February 1, 2017

Weber, Wong Publish “Provocations” on Internet of Things Data

Categories:
Publications, Scenario 4

CLTC Faculty Director Steve Weber, together with Richmond Wong, a Ph.D. student in the UC Berkeley School of Information, have published an essay on First Monday, a peer-reviewed online journal, entitled “The New World of Data: Four Provocations on the Internet of Things”.

“We shift the focus of attention in this paper from the Internet of ‘things’ per se, to the data that the Internet of Things will generate,” they write. “The next phase of Internet development will raise new challenges — in particular, around risk, governance, and responsibility — that we articulate here as a forward-looking research and action agenda aimed at maximizing the upside potential of IoT over the next decade.”

In the essay, Weber and Wong—who co-authored the CLTC scenario about the “Intentional Internet of Things”—explore what they say will be “the most critical questions about business models, privacy, economic geography, and security” around Internet of Things data. They explore the “uncertain driving forces that will bear on the future IoT” and reflect on “how the political economy of this next phase of the Internet will interact with privacy, security, politics, and business model issues at a global scale.”
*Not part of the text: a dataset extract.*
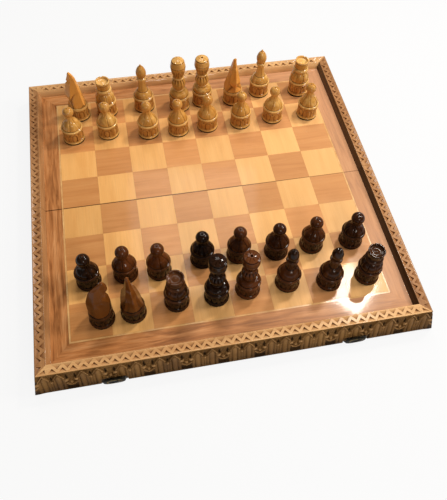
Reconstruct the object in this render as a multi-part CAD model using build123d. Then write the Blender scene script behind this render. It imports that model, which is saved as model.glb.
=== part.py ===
from build123d import *
import os

# Folding chess box with a carved rim, standing open on a table with all 32 pieces set up.
# Frame: origin on the table under the middle of the fold line, +X right, +Y away from the
# latches, +Z up. The near half (Y < 0) carries the dark set, the far half the light set.

os.makedirs("parts", exist_ok=True)

# ---------------------------------------------------------------- driving dimensions, mm
# playing field
square = 48.0  # side of one square
files = 8  # squares across, along X
ranks_per_half = 4  # squares from the fold to the border, along Y
glue_line = 0.1  # gap round each inlaid strip and square
veneer = 1.0  # thickness of squares, stringing and border
stringing_width = 2.0  # light line between squares and border
border_width = 21.0  # dark border veneer
# box
panel_thickness = 4.0  # plywood under the veneer
panel_groove = 4.0  # depth of the groove that holds the panel
groove_clearance = 0.1
cavity_depth = 20.0  # from a half's open face up to its panel
rim_height = 9.0  # rim above the playing surface
rim_splay = 4.0  # how far the rim's inner wall leans outward to its top
rim_top_width = 12.5
rail_flare = 7.0  # how much further out the rail's foot stands than its top
hinge_rail_thickness = 14.0
fold_gap = 0.4  # between the two halves when open
closing_gap = 0.4  # between the two halves when shut
# hinges
hinge_spacing = 240.0
leaf_length = 42.0
leaf_width = 10.0  # from the hinge axis to the leaf's edge
leaf_thickness = 1.2
barrel_radius = 1.8
barrel_relief = 0.3  # clearance round the barrel
pin_radius = 0.9
pin_fixed_clearance = 0.02
pin_running_clearance = 0.06
knuckle_gap = 0.2
mortise_clearance = 0.1
hinge_screws_per_leaf = 3
hinge_screw_length = 9.0
hinge_screw_radius = 1.0
hinge_screw_head_radius = 2.2
screw_slot_width = 0.5
screw_slot_depth = 0.5
screw_clearance = 0.05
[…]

“Acknowledging that the Internet of Things represents a complex assemblage of technologies, people, practices, and institutions, we present a set of arguments that highlight how the different configurations of IoT development and deployment can raise new challenges in a world with IoT data,” they write.  The first key driving force is about business models, particularly the open-closed dimension around standards, data, and intellectual property. The second is an expanded and revised notion of what is commonly called ‘privacy’, but we prefer to call personal data flows (PDFs). The third is a structural, political economy question: will there be one IoT, or many IoTs distinct from each other in national or sectoral bases? The last is about the security dynamic distinctive to IoT systems extended along a massive, unprecedented attack surface.”